A brutal four-way primary has left Thompson with only $353,000 in cash on hand, according to the most recent Federal Election Commission disclosures. The former governor has raised approximately $2,367,000 to date while spending nearly $2,112,000 and chipping in $100,000 of his own money.
"The biggest question in my mind is whether or not there's going to be adequate resources for Tommy to get his message out," Walker, clad in a Green Bay Packers polo, told a gaggle of reporters at the brat fest. "Right now, coming off a primary, there's still a little bit of gap - as there often is after a primary. Congresswoman Baldwin has poured, is pouring, tons of money into ads almost exclusively about attacking Tommy Thompson." Walker continued by finding a political silver lining in the money gap and barrage of negative ads, adding, "I think that's a sign that they recognize that they've got nothing. If they run on Tammy Baldwin's record, they'll never win in the state of Wisconsin."
Earlier this month, Thompson won just 34 percent of the GOP primary vote, narrowly defeating two tea-party-backed opponents. He faced a multiple-front attack from conservative groups challenging his connections to President Barack Obama's health care law, his time as a Washington, D.C., lobbyist and even his age. The conservative Club for Growth alone spent nearly $550,000 against him.
Thompson said he thinks Republican voters in Wisconsin have coalesced around his candidacy.
"I would say that 97 percent of the Republicans are supporting me," he said. He called his race "one of the top three Senate races in America," along with Ohio and Virginia.
A Wisconsin delegate who attended the closed-press boat event said the former governor emphasized his continued vigor, despite attacks to the contrary from his much younger primary opponents just weeks ago.
"That he's virile!" exclaimed Trish Schaefer, a 46-year-old resident of Sun Prairie, Wis., when asked what Thompson's message was.
Though he expresses the confidence of a candidate with broad name recognition and a long political career, Thompson has been making moves in the weeks following his primary that belie an acknowledgement that a campaign shakeup was necessary. On Aug. 18, he hired a new campaign manager, Keith Gilkes, who ran Walker's 2010 gubernatorial race. A source familiar with Wisconsin Republican politics indicated that the campaign is currently in transition, with significant staff changes being made.
Throughout the primary, even the most passionate of Thompson's supporters expressed concern that he was not running an aggressive and modern campaign - a flaw that proved fatal in other primaries, such as in Indiana.

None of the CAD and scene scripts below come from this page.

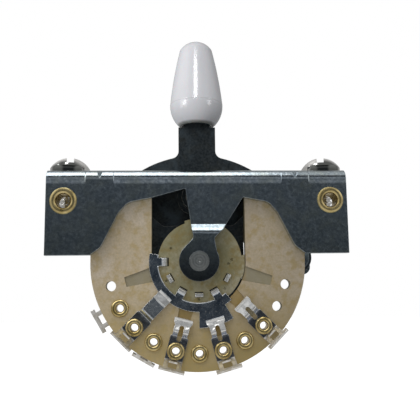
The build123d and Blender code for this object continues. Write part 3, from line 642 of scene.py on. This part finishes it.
def tarnished(name, dark, light, tinned=False, within=HEAD_WITHIN, tabs=(), seed=0):
    """Silver plate gone dark: bluish, with fine scratches and bright worn edges.

    Nearer to the pivot than within, it is bright and crumpled: a clip's head or a ring's tabs, whose
    brighter colour is a painted highlight.
    A clip also has a darker foot and a tinned end. A ring has a bright line along its inner edge,
    which stops at its tabs.
    """
    g = Graph(name)
    cloud = g.noise(*SILVER_CLOUD, seed=seed)
    scratch = g.noise(*SILVER_SCRATCH, stretch=SCRATCH_STRETCH, seed=seed + 1)
    speck = g.noise(*SILVER_SPECK, seed=seed + 2)
    crumple = g.noise(*SILVER_CRUMPLE, seed=seed + 3)
    colour = g.mix(g.levels(cloud, *SILVER_CLOUD_FADE), dark, light)
    bright = g.levels(scratch, *SILVER_SCRATCH_FADE)
    bright = g.math("ADD", bright, g.levels(speck, *SILVER_SPECK_FADE))
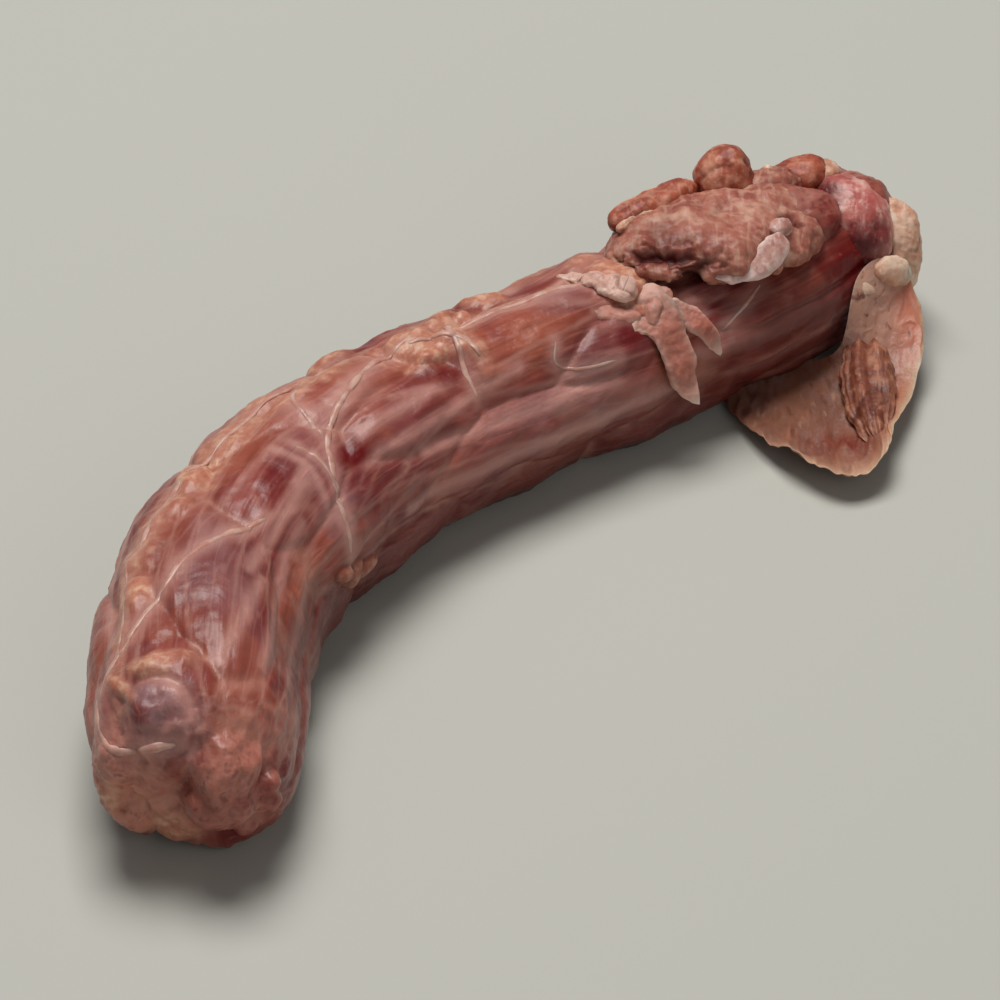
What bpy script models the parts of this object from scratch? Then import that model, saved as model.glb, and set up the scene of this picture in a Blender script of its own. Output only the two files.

With the Senate majority potentially hinging on Wisconsin, Thompson needs to ramp up his efforts in the general to secure the open seat that many believe is his to lose.
"What kind of campaign will he run? Is he going to sit back and wait for the votes to roll in or is he going to go out there and pull out the stops?" a Wisconsin Republican operative unaffiliated with Thompson or any of his former primary challengers asked. "It remains to be seen."
Top Republican officials prioritizing winning Wisconsin for the Romney-Ryan ticket likely will favor Thompson, although the presidential race also threatens divert attention and resources away from his bid. National and local operatives of both parties concede that a potential Obama-Thompson voter is much more likely than a Romney-Baldwin one.
Republican National Committee Chairman Reince Priebus, who hails from the Badger State, said this week that he does not see his national responsibilities, or Ryan's, impeding the party's plans to win the Senate race at home. He highlighted the field advantage Republicans have in Wisconsin, gained largely in the historic effort to recall Walker, as one of the party's top weapons in trying to sweep the ballot.
"We're also going to have a massive turnout operation in Wisconsin. There isn't a state in the country that I think - now I've got a lot more intimate knowledge of this - [has] more data on voters than Wisconsin. Tommy is going to benefit from the massive ground operation there and the turnout operation."
Thompson said he plans to attend several meetings this week in Tampa. He did not confirm further public appearances, although the boat fundraiser held Wednesday also had a separate space for Wisconsin delegates to attend cost-free. He seemed unconcerned about the competition in his race.
"It's absolutely probably one of the most classic differences of philosophy and positions and vision for America of any two candidates ever running for the United States Senate," Thompson said.